As soon as I heard Tyson Ritter say, “This is what you all came here for,” I knew that they were about to perform “Gives You Hell.” At that moment, I must have screamed louder than I had ever screamed in my life. I hardly blinked for the entire performance because I didn’t want to miss a fraction of a second of it. The people near me gave me weird looks, but I didn’t care.

That was the day music became more than an experience and turned into a lifestyle. I spent months searching for the pink sequined Converse that Tyson wore during the show. I eventually found them at a store in Florida. I bought things I never would have worn before I started going to concerts. Now my outfit every day consists of skinny jeans, Converse, rings and a T-shirt. I signed up for e-mails updating me about upcoming shows in L.A. and whenever I get money, I spend it on concert tickets.

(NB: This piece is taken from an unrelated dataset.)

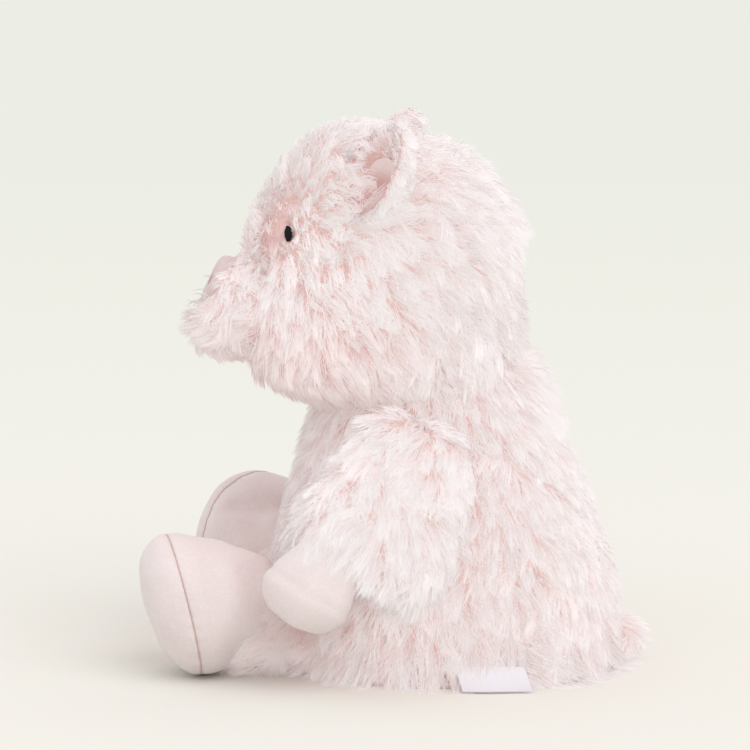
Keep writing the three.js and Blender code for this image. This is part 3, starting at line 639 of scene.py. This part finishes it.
muzzle_backing = muzzle_grid - muzzle_out * muzzle_pile
over = np.maximum((muzzle_backing - disc_seat) @ facing + seat_depth, 0)
muzzle_backing = muzzle_backing - over[..., None] * facing
muzzle_backing = rest_on(muzzle_backing, head_tree, ahead, muzzle_gap)
muzzle_cloth = grid_mesh("muzzle_cloth", muzzle_backing)
muzzle_cloth.data.materials.append(backing_knit)
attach(muzzle_cloth, "head")
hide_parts("muzzle")

muzzle_strands = 26000
muzzle_rise = 0.0045
muzzle_reach = 0.009
roots, out = scatter((muzzle_backing, muzzle_out), muzzle_strands, 51)
from_disc = np.linalg.norm((roots - disc_seat) / disc_clear, axis=1)
in_front = rest_on(roots, head_tree, ahead, muzzle_fur_gap)[:, 1] >= roots[:, 1] - 1e-6
keep = in_front & (from_disc > 0.92)
roots, out, from_disc = roots[keep], out[keep], from_disc[keep]
beside_disc = unit((roots - disc_seat) * np.array((1, 0, 1)))
under = eased(disc_seat[2] - roots[:, 2], -0.002, 0.014)
bottom = eased(0.200 - roots[:, 2], 0, 0.012)
beard = under * (1 - bottom)
way = np.stack([0 * under, 0.2 - 1.7 * beard + 1.4 * bottom, -0.3 - 0.5 * under], 1)
lay = along_cloth(beside_disc * (1 - 0.5 * beard)[:, None] + way, out)
long_share = eased(from_disc, 0.92, 1.7)
rise = muzzle_rise + 0.0045 * long_share - 0.002 * bottom
reach = muzzle_reach + 0.006 * long_share + 0.006 * beard
# The fur under the disc is painted more pink, as painted shade under the disc.
grow_fur("muzzle_fur", "head", roots, out, lay, rise, reach, 52, lock=0.006, sag=0.0015,
         cut=1 - 0.36 * under)

# Snout disc: a smooth short-pile disc, padded and domed, that looks up out of the muzzle. Two
# nostrils are stitched on it in dusky thread.
nostril_aside = 0.008
nostril_dimple = 0.0022
nostril_sink = 0.0029
disc_gap = 0.0005
nap_grain = 0.00055
disc_shares = [(0, 0), (0.8, 0.05), (0.97, 0.2), (1, 0.45), (0.97, 0.7), (0.82, 0.9), (0.45, 0.985), (0, 1)]
disc_grid = soft_form([disc_back, disc_front], disc_wide, disc_high, disc_shares, rows=40, columns=88)[0]
disc_grid = rest_on(disc_grid, head_tree, ahead, disc_gap)
nostril_places = {side: disc_front + np.array((sign * nostril_aside, 0, disc_high * 0.06))
                  for side, sign in sides.items()}
for place in nostril_places.values():
    drawn_in = nostril_dimple * np.exp(-((np.linalg.norm(disc_grid - place, axis=2) / 0.0050) ** 2))
    disc_grid = disc_grid - drawn_in[..., None] * facing
disc = grid_mesh("snout_disc_cover", disc_grid)
# Its plush is painted darker than the same plush of mitts and feet, as painted shade.
shaded_snout_plush = cloth_finish("snout plush", (0.69, 0.56, 0.56), nap_grain, dark=0.93, depth=0.5)
disc.data.materials.append(shaded_snout_plush)
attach(disc, "head")
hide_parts("snout_disc")


def thread_finish(name, colour):
    """Twisted thread, lighter and darker along its twist."""
    material, nodes, links, shader = new_finish(name, roughness=0.6, specular=0.2)
    place = nodes.new("ShaderNodeTexCoord")
    twist = add_node(nodes, "ShaderNodeTexNoise", Scale=2200)
    tint = colour_ramp(nodes, (0, [c * 0.7 for c in colour]), (1, [min(c * 1.3, 1) for c in colour]))
    join(links, (place, "Object", twist, "Vector"), (twist, "Fac", tint, "Fac"),
         (tint, "Color", shader, "Base Color"))
    return material


def satin_stitch(name, middle, way, tall, wide, thick, threads, colour):
    """An oval of threads laid side by side, that stands up a little in the middle."""
    middle, way = np.array(middle), unit(np.array(way, float))
    side = unit(np.cross((0, 0, 1), way))
    up = np.cross(way, side)
    thread_shares = [(0, 0), (0.8, 0.03), (1, 0.12), (1, 0.5), (1, 0.88), (0.8, 0.97), (0, 1)]
    strips = []
    for k in range(threads):
        offset = (k + 0.5) / threads * 2 - 1
        reach = tall / 2 * math.sqrt(max(1 - offset**2, 0.04))
        line = []
        for s in (-1, -0.5, 0, 0.5, 1):
            raised = thick * math.sqrt(max(1 - offset**2 - 0.8 * s * s, 0)) * 0.9
            line.append(middle + side * offset * wide / 2 + up * reach * s + way * raised)
        strips.append(soft_form(line, wide / threads * 1.3, thick * 0.9, thread_shares,
                                across=side, rows=14, columns=8)[0])
    piece = grid_mesh(name, *strips)
    piece.data.materials.append(thread_finish(name.replace("_", " ") + " thread", colour))
    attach(piece, "head")
    return piece


for side, place in nostril_places.items():
    nostril = satin_stitch(f"{side}_nostril_stitch", place - facing * nostril_sink, facing, tall=0.0076,
                           wide=0.0048, thick=0.0010, threads=8, colour=(0.50, 0.29, 0.28))
    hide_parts(f"{side}_nostril")

# Eyes: small upright ovals of black satin stitch, sewn through the head's cloth. They are sunk in
# the pile, which is trimmed round them.
for side in sides:
    eye = satin_stitch(f"{side}_eye_stitch", eye_middles[side], eye_ways[side], tall=0.0094,
                       wide=0.0076, thick=0.0016, threads=12, colour=(0.007, 0.006, 0.008))
    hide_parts(f"{side}_eye")


# Ears: a cup of fur cloth with a small smooth lining, sewn into the head's seam. The cup looks
# forward and a little outward, and its pile fans out and back over the rim.
def cup_depth(half, share):
    """How deep the cup is at its middle, where it is this wide: deep in the pocket, flat at the tip."""
    return ear_deep * (half / ear_half) ** 0.8 * (1 - 0.6 * eased(share, 0.45, 0.85))


def free_of(points, tree, way, gap):
    """Whether each point lies clear of a surface by more than the gap."""
    return np.linalg.norm(rest_on(points, tree, way, gap) - points, axis=1) < 1e-6


def fan_from(points, middle, mouth):
    """The way from an ear's low middle out to each point, square to the way its mouth looks."""
    away = points - middle
    return unit(away - mouth * (away @ mouth)[:, None])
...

I’ve discovered cool parts of Los Angeles

Before I started going to concerts, a fun weekend was going to the movies in Calabasas. I had never been to famous L.A. places like Sunset Boulevard, Hollywood Boulevard, and Hollywood and Highland. Concerts have also taken me to areas like Pomona and Irvine. When I go to a concert on a Saturday night, the street is crawling with people looking for excitement, just like me.

Over the past year, music has helped me deal with hard times, like if my parents were fighting I would listen to “Stay Together for the Kids” by Blink-182 or if I was mad at someone I listened to “Gives You Hell,” which is why I like songs I can relate to.

Concerts also help me escape my problems. About a month ago I had a frustrating day at school, and debated whether I should skip a concert I’d been planning to go to that featured a bunch of local bands. I decided to go, and getting lost in the crowd and forgetting about my day made me feel a hundred times better. If there’s one place you are sure to find me, it’s at a concert listening to one of my favorite bands.